Mit „Betongold“ in die Sackgasse?
Leo Furtlehner über Fehlentwicklungen am Wohnungssektor
Vorarlberg ist einsame Spitze – zumindest bei den Wohnkosten. Davon zeugt der im „Ländle“ ab 1. April 2022 geltende Richtwert von 9,44 Euro pro Quadratmeter für vor 1945 errichtete und ab 1994 vermietete Wohnungen. Aber auch bei der durchschnittliche Nettomiete von 7,72 pro Quadratmeter (Bundesdurchschnitt 6,20) ist Vorarlberg Spitzenreiter.
Gleichzeitig erreichte 2021 der Immobilienboom mit bundesweit 163.000 Verbücherungen und einem Verkaufswert von 43,2 Mrd. Euro eine neue Rekordhöhe (RE/MAX-ImmoSpiegel 2021). Der Kauf eines Hauses oder einer Wohnung verteuerte sich 2021 um 12,3 Prozent – der höchste jährliche Anstieg seit 2010 (Standard, 24.3.2022). Und dass die Investition überschüssiger Gelder in „Betongold“ die Wohnkosten rasant in die Höhe treibt, verstehen auch ökonomische Laien. Die Anleger wollen Rendite sehen.
Für die Immobilienhaie
Vor diesem Hintergrund kritisiert die ÖVP-dominierte Vorarlberger Arbeiterkammer, dass die zulässigen Baukostenhöchstgrenzen der Wohnbauförderung um 14,9 Prozent erhöht wurden (AK-Vorarlberg, 15.12.2021). Die Arbeiterkammer folgert daraus, dass die schwarz-grüne Landesregierung eine „Wohnbaupolitik im Auftrag der Immobilienwirtschaft“ betreibt, während die Wohnbauförderung „in ihrer derzeitigen, völlig unzureichenden Form weiterhin unangetastet“ bleibt.

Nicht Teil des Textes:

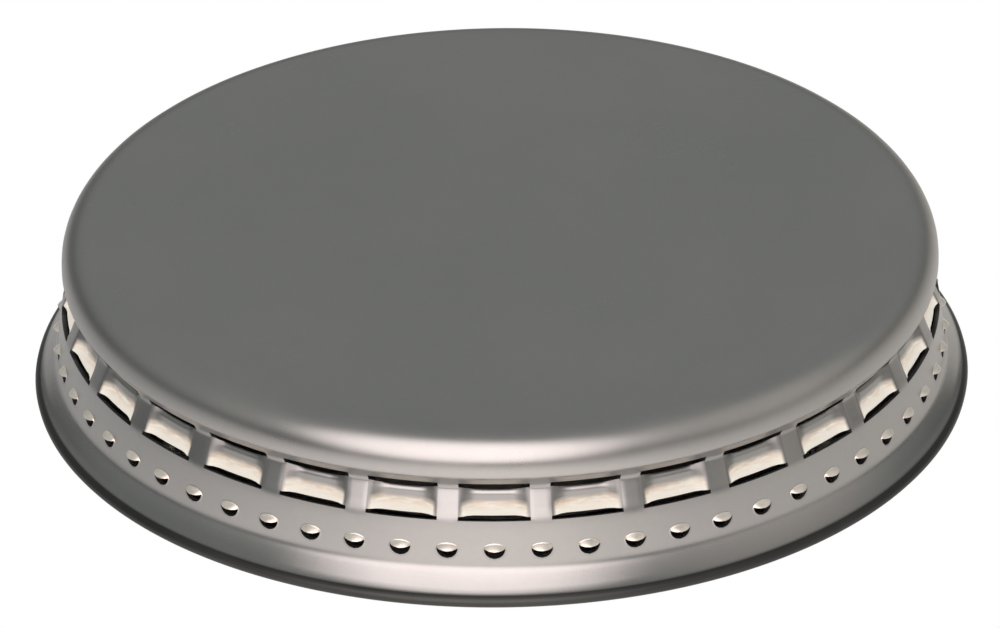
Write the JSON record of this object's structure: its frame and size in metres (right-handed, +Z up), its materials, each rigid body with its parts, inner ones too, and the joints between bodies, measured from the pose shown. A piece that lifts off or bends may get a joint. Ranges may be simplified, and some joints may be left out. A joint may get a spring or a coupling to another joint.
{
  "type": "burner assembly",
  "caption": "Round low pressed-steel burner head with a ring of lanced slots, a ring of small ports, a rolled rim, a base pan, a mixing tube, an injector and a turning air shutter.",
  "frame": {"origin": "centre of the rolled rim, on the plane that it stands on", "axes": "+Z up along the burner's axis, towards the plain disc; the slot called 0 faces -Y"},
  "size_m": [0.1498, 0.1498, 0.0278],
  "materials": {
    "pressed_steel": "satin, as pressed",
    "inner_steel": "matt, as rolled",
    "zinc_plate": "zinc plated",
    "brass": "machined",
    "copper": "soft copper",
    "graphite_gasket": "matt"
  },
  "bodies": {
    "head": {"burner_cap": "pressed_steel", "base_pan": "inner_steel", "distributor_ring": "inner_steel", "mixing_tube": "inner_steel", "air_box": "zinc_plate", "friction_washer": "zinc_plate", "backing_washer": "zinc_plate", "lock_nut": "zinc_plate", "lock_screw_nut": "zinc_plate", "shutter_lock_screw": "zinc_plate", "box_screw_1": "zinc_plate", "box_screw_2": "zinc_plate", "box_screw_3": "zinc_plate", "box_nut_1": "zinc_plate", "box_nut_2": "zinc_plate", "box_nut_3": "zinc_plate", "fixing_nut_1": "zinc_plate", "fixing_nut_2": "zinc_plate", "fixing_nut_3": "zinc_plate", "injector_holder": "brass", "injector": "brass", "injector_seal": "copper", "rim_gasket": "graphite_gasket", "tube_gasket": "graphite_gasket"},
    "shutter": {"air_shutter": "zinc_plate"}
  },
  "joints": [
    {"name": "shutter_turn", "type": "hinge", "parent": "head", "child": "shutter", "pos_m": [0, 0, 0.0046], "axis": [0, 0, 1], "range_deg": [0, 30]}
  ]
}
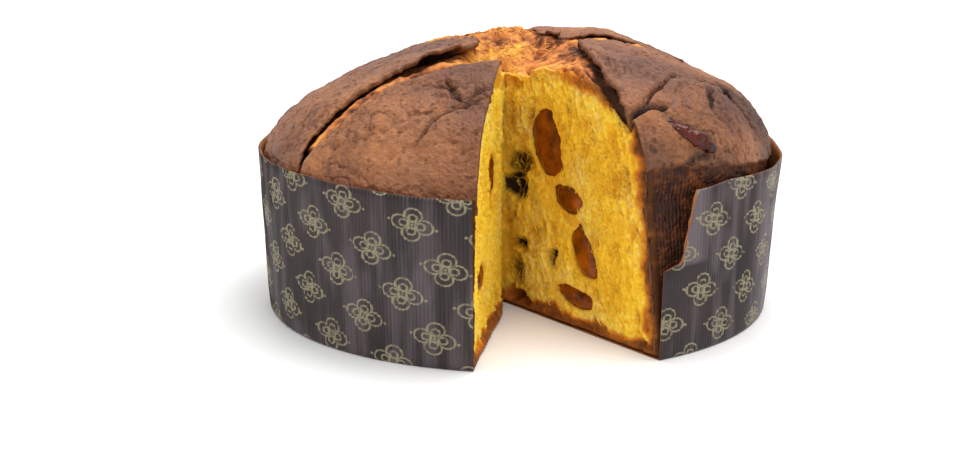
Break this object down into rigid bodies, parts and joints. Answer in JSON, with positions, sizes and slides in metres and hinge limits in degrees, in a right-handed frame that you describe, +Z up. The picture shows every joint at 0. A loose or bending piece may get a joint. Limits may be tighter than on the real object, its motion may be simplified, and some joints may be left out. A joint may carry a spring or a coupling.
{
  "type": "panettone",
  "caption": "Low round sweet bread with a torn domed crust, a wedge cut out that shows the yellow crumb and candied fruit, in its own printed paper case.",
  "frame": {"origin": "on the axis of the round paper case, on the surface that it stands on", "axes": "+Z up, -Y towards the side that the cut wedge opens to"},
  "size_m": [0.2063, 0.204, 0.1077],
  "materials": {
    "crust": "dry baked crust, matt with a faint sheen; stands in for bread",
    "crumb": "open yellow crumb, dry and matt; stands in for bread",
    "candied_fruit": "moist candied peel, glossy; stands in for fruit",
    "crust_fruit": "dark red-brown baked fruit, wet gloss; stands in for fruit",
    "case_paper": "thin pleated baking paper, printed purple-brown, soft sheen"
  },
  "bodies": {
    "root": {"loaf": "crust", "paper_case": "case_paper", "fruit_upper": "candied_fruit", "fruit_square": "candied_fruit", "fruit_crescent": "candied_fruit", "fruit_low": "candied_fruit", "fruit_left_high": "candied_fruit", "fruit_left_low": "candied_fruit", "fruit_crust": "crust_fruit"}
  },
  "joints": []
}
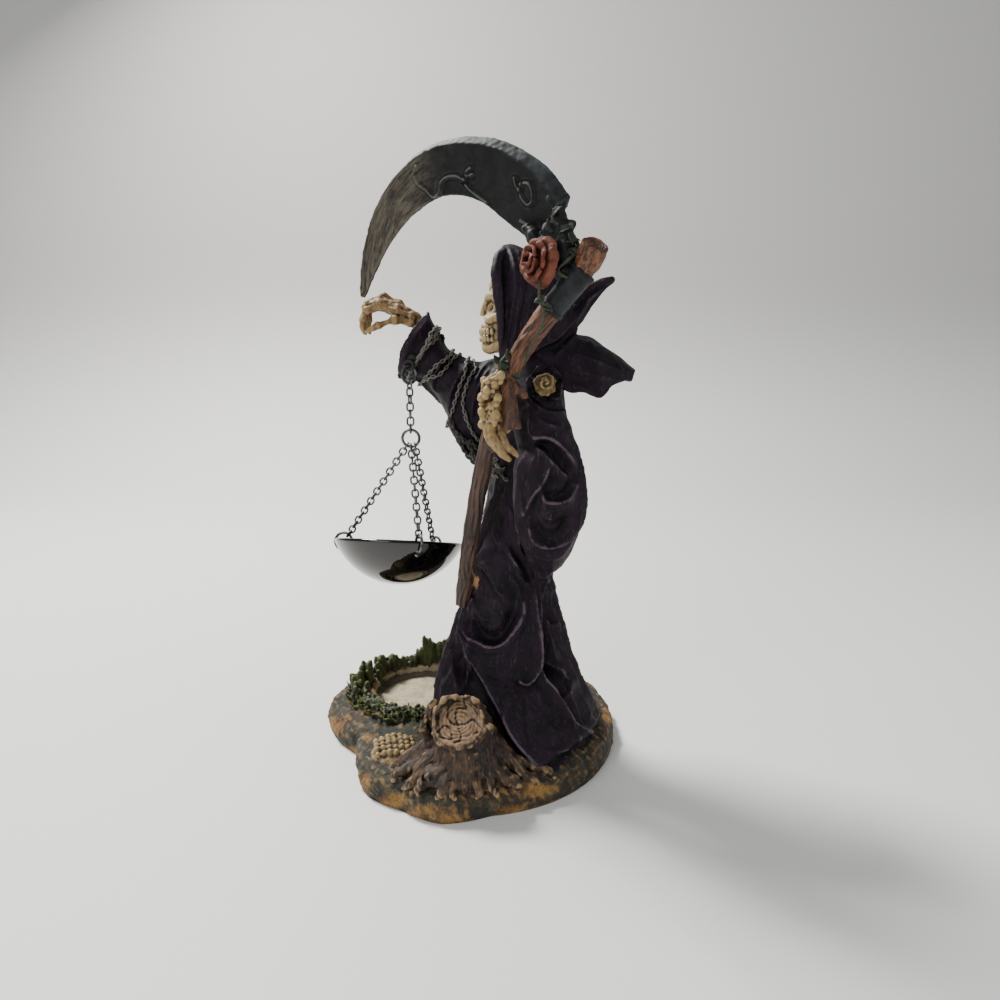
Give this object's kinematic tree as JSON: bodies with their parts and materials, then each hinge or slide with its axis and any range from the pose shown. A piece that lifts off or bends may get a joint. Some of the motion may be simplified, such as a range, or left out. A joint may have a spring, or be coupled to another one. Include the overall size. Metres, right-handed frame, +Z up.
{
  "type": "grim reaper figurine",
  "caption": "Robed skeleton figurine with a scythe; a chained oil dish hangs from its sleeve over a candle recess in the ground base.",
  "frame": {"origin": "on the flat underside, at the middle of the ground base", "axes": "+Z up; the figure faces -X, and its left side, which holds the scythe, is at -Y"},
  "size_m": [0.1557, 0.1545, 0.2821],
  "materials": {
    "painted_resin": "hand painted cast resin, dry brushed, satin",
    "scythe_resin": "hand painted cast resin, iron and wood effect",
    "black_glass": "polished opaque black",
    "gunmetal_wire": "blackened steel wire"
  },
  "bodies": {
    "root": {"reaper_figure": "painted_resin", "scythe": "scythe_resin", "oil_dish": "black_glass", "hanging_ring": "gunmetal_wire", "upper_chain": "gunmetal_wire", "spreader_ring": "gunmetal_wire", "dish_chain_left": "gunmetal_wire", "dish_chain_near": "gunmetal_wire", "dish_chain_far": "gunmetal_wire", "rim_ring_left": "gunmetal_wire", "rim_ring_near": "gunmetal_wire", "rim_ring_far": "gunmetal_wire"}
  },
  "joints": []
}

Für die AK ist eine „Neugestaltung der Wohnbauförderung längst überfällig“ wobei es gelte „Wohnungseigentum für Arbeitnehmer günstiger zu machen“. Bemängelt wird, dass heute „nur noch jedes vierte Eigenheim mit einer Wohnbauförderung errichtet“ wird. Beim dabei erfolgten Verweis auf den als „Lohnnebenkosten“ geleisteten Wohnbauförderungsbeitrag ist allerdings klarzustellen, dass die Wohnbauförderung eigentlich für die Errichtung von leistbaren Mietwohnungen und nicht zur Förderung von Eigentum gedacht ist, zumal die „Häuslbauerei“ mit einer massiven Zersiedelung der Landschaft und Vernichtung von Grünflächen verbunden ist.
Gemeinnützige aufwerten
Die Forderung der AK für eine „massive Aufwertung des gemeinnützigen Wohnbaus sowie die Bindung von Baugenehmigungen bei Wohnanlagen an die Auflage, einen Teil der Wohnungen zu den Konditionen des gemeinnützigen Wohnbaus zur Verfügung stellen zu müssen“ entspricht der gängigen, auf Eigentum fixierten Politik. Auch wenn Keckeis meint, dass „auch die Möglichkeiten der Raumplanung stärker in die Bemühungen eingebunden werden“ müssen um „Wohnraum zu leistbaren Preisen für die arbeitenden Menschen zu schaffen“.
Dazu bedürfe es der „Vorgabe höherer Baunutzungsziffern, die ein wesentlicher Kostendämpfungsfaktor sein können“. Mit der Forderung Wohnbau und Raumplanung „aus dem Wirtschaftsressort zu lösen“ wird jedenfalls ein heißes Eisen angeschnitten, geht es doch um eine zumindest relative Loslösung des Wohnbaus aus den Klauen der Immobilienwirtschaft im „Ländle“.
Der seit Jahren weit über dem VPI liegende Anstieg der Wohnkosten und die Debatte um die Anhebung der Richtwerte zeigen die Notwendigkeit einer grundlegenden Reform sowohl der Mietrechtsgesetzgebung als auch der Wohnbauförderung. Kernpunkte müssten dabei eine Gültigkeit für alle Wohnungen, klare Deckelung der Mieten und Ausrichtung der Wohnbauförderung auf leistbare Mietwohnungen sein.